Hearing Peter speak, it seems like there are some strange things happening in the economy right now. Peter touched on the non-accelerating inflation rate of unemployment (NAIRU). The NAIRU is the level of unemployment that an economy can reach before inflation pressures start to build. Historically, economists believed that the NAIRU in Australia was likely to be somewhere in the order of 5%. “But we’re roughly at 5% unemployment in Australia right now, yet wage growth is negligible, and inflation remains stubbornly below the RBA’s target range, leading to renewed calls from both the RBA and economists for the government to further stimulate the economy.”

The topic of inflation has been of interest to the entire advice team as of late, as inflation starts to outpace interest rates, meaning that the value of the everyday persons money in the bank can start to go backwards in real terms (interest minus inflation). As advisers, we become concerned about our clients who hold large sums of cash in low interest bank accounts when there is no need, or strategy behind the holding.

A lot of our mature clients, who may be in retirement, were once attracted to ‘safe’ investments, or cash alternatives, including term deposits, to help fund their retirement income. In this age of investing, it becomes very difficult to generate reasonable returns off these types of investments. We’ve prepared an article that covers our top 3 investment alternatives to cash and term deposits here if you’re looking to dig deeper on the topic.

The World Is Going ‘Long’

After a discussion about the strange economy we’re experiencing, locally and globally, the conversation then lead to some of the interesting businesses that are generating headlines and apparent ‘global success’. Businesses like wework, a co-working space that leases desks to start up and corporate businesses, are receiving massive valuations from private investors and they are trying to get access to share markets to reach public money as well.

Peter spoke to the point that, “wework is the largest lease holder in many major cities around the world. At their peak they had a massive $60 billion valuation, but this is a company that is generating revenue of $1.3b a year, yet losing $1.4b a year!” And this is a real estate business – not some sort of technology company that enjoys relatively fixed costs and enormous benefits from scale. Yet despite the serious questions regarding the sustainability of such a business, the liquidity in the global economy right now has enabled the company to raise billions of dollars from investors in the private markets. That makes no sense to Peter “call me old fashioned, but that doesn’t add up to me.” Fortunately their bid to go public was blocked which may save the average punter from the danger of investing in a business that doesn’t stack up by any traditional financial measurements.

Legendary investor, Ray Dalio, also shares some of Peter’s views on the world economy. In his recent article The World Has Gone Mad and the System Is Broken, Ray points out that investors are going ‘long’ on investments (placing large bets on long term returns, with little evidence of present performance), governments are racking up sizable debts. and central banks are printing money!
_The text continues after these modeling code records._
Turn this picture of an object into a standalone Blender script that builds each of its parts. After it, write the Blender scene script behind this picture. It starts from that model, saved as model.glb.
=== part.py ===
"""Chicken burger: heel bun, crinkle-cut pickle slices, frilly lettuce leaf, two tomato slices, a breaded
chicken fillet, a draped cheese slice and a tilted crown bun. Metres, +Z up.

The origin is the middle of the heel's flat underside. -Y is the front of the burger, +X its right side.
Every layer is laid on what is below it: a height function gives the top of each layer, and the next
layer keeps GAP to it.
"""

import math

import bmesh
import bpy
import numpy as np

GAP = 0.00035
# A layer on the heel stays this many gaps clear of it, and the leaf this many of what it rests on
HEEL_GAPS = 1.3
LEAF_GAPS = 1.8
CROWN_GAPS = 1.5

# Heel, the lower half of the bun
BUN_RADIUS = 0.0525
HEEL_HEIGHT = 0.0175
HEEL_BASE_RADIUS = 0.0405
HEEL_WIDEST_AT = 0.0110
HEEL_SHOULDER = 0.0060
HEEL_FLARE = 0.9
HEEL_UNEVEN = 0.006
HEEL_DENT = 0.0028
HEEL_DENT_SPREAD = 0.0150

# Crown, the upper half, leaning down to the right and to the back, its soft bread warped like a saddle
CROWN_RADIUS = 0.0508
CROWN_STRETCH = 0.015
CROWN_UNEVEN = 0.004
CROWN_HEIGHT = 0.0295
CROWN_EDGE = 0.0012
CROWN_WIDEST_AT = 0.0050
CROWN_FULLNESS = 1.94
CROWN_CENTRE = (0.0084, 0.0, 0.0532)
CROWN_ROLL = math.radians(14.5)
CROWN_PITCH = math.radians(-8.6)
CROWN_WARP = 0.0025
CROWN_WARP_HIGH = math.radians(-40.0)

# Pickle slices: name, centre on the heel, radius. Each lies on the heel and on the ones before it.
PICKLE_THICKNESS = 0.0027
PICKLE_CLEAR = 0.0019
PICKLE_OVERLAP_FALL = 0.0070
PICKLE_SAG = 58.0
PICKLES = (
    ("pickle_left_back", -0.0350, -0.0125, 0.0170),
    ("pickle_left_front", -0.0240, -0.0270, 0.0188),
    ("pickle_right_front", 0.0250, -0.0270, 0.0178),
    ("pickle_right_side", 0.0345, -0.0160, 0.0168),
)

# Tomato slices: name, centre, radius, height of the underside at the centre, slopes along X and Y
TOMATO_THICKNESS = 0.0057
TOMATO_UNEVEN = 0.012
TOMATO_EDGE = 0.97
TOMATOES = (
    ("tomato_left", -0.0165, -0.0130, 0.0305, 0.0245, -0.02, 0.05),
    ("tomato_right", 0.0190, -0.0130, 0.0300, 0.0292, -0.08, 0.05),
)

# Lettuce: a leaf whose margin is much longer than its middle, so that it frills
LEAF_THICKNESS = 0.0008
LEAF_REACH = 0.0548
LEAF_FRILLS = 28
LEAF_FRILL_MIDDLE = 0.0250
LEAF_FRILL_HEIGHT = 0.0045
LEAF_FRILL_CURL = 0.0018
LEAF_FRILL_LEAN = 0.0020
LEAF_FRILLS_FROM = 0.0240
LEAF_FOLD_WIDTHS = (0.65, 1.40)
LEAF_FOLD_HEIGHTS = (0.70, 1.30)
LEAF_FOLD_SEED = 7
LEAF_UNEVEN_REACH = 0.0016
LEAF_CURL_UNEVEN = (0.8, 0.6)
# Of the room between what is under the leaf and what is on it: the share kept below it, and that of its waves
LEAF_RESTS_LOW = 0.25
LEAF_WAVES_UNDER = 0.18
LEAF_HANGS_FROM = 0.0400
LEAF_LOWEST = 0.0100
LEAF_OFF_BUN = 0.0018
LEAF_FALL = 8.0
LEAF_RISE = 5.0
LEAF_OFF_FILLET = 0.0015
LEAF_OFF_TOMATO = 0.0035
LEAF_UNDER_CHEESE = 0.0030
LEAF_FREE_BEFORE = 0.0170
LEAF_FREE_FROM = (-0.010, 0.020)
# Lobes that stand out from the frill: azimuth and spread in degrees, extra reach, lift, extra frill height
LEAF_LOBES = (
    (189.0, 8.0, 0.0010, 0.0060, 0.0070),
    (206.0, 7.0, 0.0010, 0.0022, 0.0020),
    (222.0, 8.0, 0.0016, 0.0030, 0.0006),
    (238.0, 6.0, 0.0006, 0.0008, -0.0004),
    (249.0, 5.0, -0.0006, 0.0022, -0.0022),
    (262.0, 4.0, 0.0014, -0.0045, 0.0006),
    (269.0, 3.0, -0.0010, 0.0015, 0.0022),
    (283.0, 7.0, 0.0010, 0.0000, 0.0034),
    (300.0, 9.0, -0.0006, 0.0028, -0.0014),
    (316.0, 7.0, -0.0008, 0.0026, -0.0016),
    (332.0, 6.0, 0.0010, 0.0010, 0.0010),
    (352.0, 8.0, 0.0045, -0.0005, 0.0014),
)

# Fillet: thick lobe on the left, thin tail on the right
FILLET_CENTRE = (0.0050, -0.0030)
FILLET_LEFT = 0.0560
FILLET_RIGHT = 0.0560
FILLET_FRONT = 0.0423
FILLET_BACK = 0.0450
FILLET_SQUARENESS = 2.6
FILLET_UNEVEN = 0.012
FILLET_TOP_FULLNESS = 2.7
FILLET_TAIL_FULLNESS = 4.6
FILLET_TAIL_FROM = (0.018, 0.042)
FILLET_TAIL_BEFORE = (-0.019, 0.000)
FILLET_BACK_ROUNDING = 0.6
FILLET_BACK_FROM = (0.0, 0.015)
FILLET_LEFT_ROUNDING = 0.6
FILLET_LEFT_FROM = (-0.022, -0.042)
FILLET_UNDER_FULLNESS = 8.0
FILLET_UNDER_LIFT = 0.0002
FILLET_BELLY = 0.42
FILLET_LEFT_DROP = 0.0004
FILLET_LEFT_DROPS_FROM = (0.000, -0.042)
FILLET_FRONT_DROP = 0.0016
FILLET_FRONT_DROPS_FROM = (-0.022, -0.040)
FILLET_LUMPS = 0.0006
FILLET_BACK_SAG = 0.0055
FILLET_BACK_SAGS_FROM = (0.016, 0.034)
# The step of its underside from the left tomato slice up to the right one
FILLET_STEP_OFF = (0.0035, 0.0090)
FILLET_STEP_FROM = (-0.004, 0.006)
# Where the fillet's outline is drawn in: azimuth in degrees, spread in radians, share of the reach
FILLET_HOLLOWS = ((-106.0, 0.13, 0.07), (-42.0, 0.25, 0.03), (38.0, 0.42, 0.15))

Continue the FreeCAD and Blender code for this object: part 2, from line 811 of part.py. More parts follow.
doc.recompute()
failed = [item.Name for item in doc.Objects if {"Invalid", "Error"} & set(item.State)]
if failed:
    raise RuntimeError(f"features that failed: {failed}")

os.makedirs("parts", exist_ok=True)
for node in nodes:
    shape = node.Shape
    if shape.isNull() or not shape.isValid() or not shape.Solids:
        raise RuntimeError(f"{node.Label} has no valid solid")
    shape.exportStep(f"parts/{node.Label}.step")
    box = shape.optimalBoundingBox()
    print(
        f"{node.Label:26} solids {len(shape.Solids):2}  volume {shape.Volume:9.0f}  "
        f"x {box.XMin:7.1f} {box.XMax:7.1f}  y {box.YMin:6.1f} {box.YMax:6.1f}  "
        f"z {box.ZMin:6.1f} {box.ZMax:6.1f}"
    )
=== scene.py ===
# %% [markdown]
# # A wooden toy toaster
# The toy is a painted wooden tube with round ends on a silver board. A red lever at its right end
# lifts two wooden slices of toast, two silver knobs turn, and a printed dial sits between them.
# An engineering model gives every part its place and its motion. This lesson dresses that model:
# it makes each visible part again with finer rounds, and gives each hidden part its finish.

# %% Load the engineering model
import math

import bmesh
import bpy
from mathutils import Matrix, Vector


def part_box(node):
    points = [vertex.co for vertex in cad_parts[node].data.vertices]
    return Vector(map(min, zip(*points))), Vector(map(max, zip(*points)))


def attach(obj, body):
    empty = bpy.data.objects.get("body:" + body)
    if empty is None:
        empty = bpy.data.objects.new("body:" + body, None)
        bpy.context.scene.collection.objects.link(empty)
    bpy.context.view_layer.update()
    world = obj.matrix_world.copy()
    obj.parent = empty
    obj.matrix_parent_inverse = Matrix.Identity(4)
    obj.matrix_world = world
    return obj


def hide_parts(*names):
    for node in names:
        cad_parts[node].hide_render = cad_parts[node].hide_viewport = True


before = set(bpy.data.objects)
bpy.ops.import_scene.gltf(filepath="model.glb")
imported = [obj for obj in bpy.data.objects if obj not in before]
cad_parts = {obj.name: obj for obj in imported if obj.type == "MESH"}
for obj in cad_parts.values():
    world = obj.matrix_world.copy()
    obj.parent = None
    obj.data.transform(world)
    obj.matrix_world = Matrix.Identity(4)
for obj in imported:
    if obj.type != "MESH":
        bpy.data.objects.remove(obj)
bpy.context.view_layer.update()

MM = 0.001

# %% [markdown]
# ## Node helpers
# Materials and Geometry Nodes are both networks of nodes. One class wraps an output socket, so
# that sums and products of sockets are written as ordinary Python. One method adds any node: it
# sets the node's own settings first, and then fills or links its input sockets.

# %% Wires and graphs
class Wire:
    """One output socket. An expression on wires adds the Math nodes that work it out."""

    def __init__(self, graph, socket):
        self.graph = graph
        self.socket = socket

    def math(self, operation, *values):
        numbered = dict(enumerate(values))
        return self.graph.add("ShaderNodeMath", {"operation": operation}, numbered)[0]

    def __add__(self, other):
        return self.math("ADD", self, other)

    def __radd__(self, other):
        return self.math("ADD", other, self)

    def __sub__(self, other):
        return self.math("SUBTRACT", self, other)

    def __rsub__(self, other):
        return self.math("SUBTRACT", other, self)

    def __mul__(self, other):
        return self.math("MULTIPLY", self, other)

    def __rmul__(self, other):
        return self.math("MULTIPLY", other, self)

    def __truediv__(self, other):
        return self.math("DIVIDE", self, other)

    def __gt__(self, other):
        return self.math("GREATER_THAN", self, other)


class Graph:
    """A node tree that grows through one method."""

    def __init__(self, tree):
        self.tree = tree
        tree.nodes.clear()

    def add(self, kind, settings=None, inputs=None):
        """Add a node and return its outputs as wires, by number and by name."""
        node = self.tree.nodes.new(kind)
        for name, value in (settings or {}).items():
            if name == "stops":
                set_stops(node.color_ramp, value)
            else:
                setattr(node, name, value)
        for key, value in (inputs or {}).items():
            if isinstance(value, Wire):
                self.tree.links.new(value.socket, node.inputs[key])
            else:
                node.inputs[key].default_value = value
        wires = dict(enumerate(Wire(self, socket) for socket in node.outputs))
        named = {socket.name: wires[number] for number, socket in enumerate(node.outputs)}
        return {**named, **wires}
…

It’s a mad world in Ray’s opinion. All of this activity is having the effect of forcing more money into the top of the system.which forces those who have money to either spend or invest. And in this case, they are choosing to invest – not spend! This means that most every day people don’t see the money in their pocket or in their pay check (indirectly) like they might have when people were more inclined to spend it.

This phenomenon has been trending as a result of the recent performance of stocks and investments since the GFC. People have been investing to ‘chase the gains’ and this means that the value of investments have been pushed upwards, not always in a logical manner.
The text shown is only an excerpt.